Now here she is, laying on this bed, staring at the ceiling, completely still. Dr. Curtin is forced to lean down over her, get very close to her face, so he can examine her. It’s a classic horror set up. You know that at any moment this woman could leap up and attack Dr. Curtin. So each moment his face is down there, inches from hers, you’re on the edge of your seat. There’s tension oozing out of every pour of the page.

And you know what? If the writers would’ve kept it at that, it would’ve been a fine scene. But what makes the scene great is all the men behind Curtin. None of them believe in him. They think science is bullshit – that otherworldly factors are at play here. So you feel THEIR TENSION as well.

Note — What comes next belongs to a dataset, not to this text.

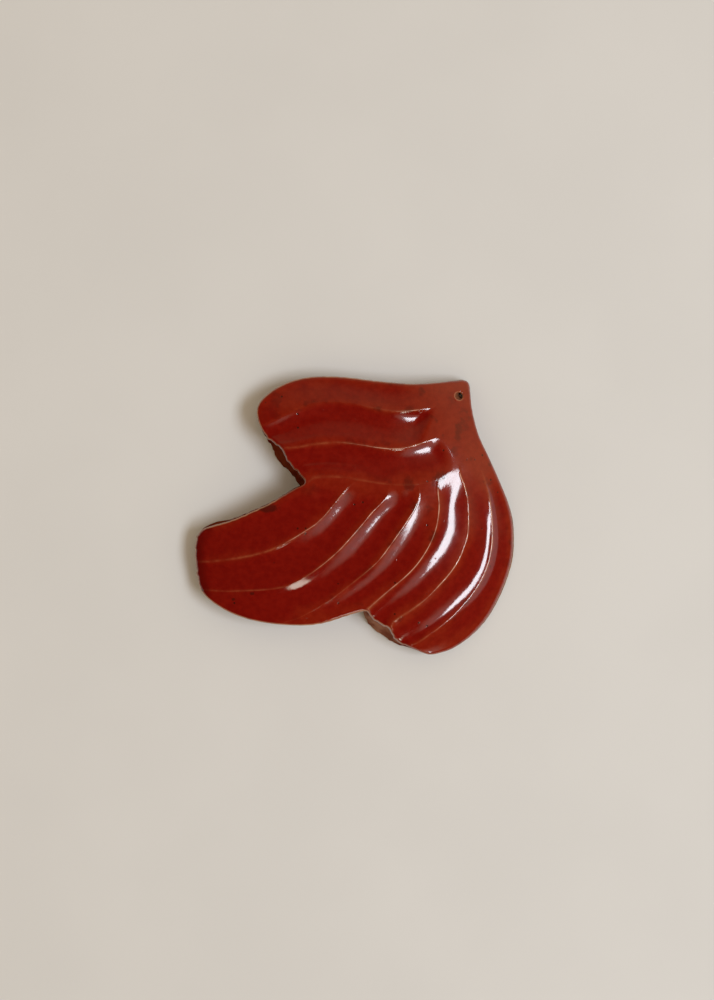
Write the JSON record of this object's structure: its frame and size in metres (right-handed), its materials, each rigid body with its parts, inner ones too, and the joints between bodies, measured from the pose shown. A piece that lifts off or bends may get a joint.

And so you had this great moment where there’s tension IN FRONT of Dr. Curtin and BEHIND Dr. Curtin. And even though it’s one of the quieter scenes in the movie, that SQUEEZE provides the moment with tons of energy. It’s just so intense.

The one strike against Salem Village, and the thing that almost stole an “impressive” from it was the ending. Now there’s a twist here. It’s pretty good. It maybe could’ve been better. But it wasn’t the twist itself that was the issue. It was the explanation afterwards that I had an issue with. It was one of those “good but not great” moments. And really, it’s a victim of its own awesomeness. The rest of the script was so damn good that the ending had a lot to live up to. I’m still happy with it. I guess I wanted a little bit more though.

[ ] What the hell did I just read?
[ ] wasn’t for me
[ ] worth the read
[x] impressive
[ ] genius

What I learned: Look to create tension in a scene from multiple angles. Tension in front of your character works great. But if you can add tension behind them or to the side of them, or even from within them, that’s going to make the scene even better.

  • Poe_Serling

    Hey Carson-

    If you ever decide to keep your ScriptShadow business(consulting and such) separate from your budding producing career, here’s a name suggestion for your production arm:

    Night Owl Films

    Over the years you seem to work some crazy late-night hours to get your reviews and other articles posted in a fairly timely manner each day.

    • klmn

      I thought he’d decided on Carsonoma Films.

    • Scott Crawford

      Hooded Man Productions.

      Or Manhood Productions.

      Forget that second one.

  • Lucid Walk

    Michael Fassbender may just be my favorite working actor today. Really psyched for the Assassin’s Creed movie.